A Parallel Finite-Volume Runge-Kutta Algorithm for Electromagnetic Scattering

A 3D explicit finite volume algorithm has been developed to simulate scattering from complex geometries on parallel computers using structured body conformal curvilinear grids. Most simulations for practical 3D geometries require a large number of grid points for adequate spatial resolution making them suitable to parallel computation. The simulations have been carried out using a multi-block/zonal approach in the message passing paradigm on the SP-2. Each zone is placed on a separate processor and inter-processor communication is carried out using the Message Passing Library/Interface (MPL/MPI). Integration of Maxwell's equations is performed using the four-stage Runge-Kutta time integration method on a dual grid. This method of integrating on a staggered grid gives enhanced dissipative and dispersive characteristics.
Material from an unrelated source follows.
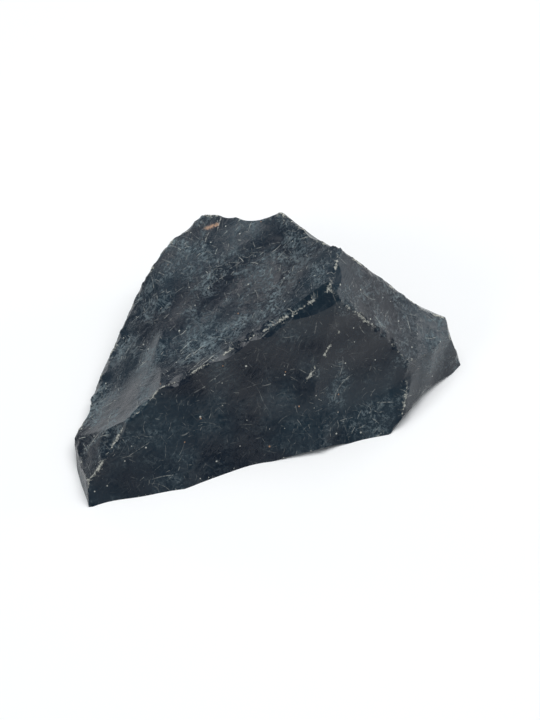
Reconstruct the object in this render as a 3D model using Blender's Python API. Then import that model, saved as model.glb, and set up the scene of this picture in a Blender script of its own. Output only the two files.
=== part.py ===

A scattered field formulation has been used and the Liao boundary condition is used at the outer nonreflecting boundary. The far zone transformation has also been implemented efficiently, using specialized MPL functions to evaluate the far zone scattering results. Results show extremely good comparisons for scattering from the sphere and the ogive with the exact solution and standard FDTD type algorithms. Comparisons for nonaxisymmetric targets like the NASA almond with experimental data has also been found to be extremely good.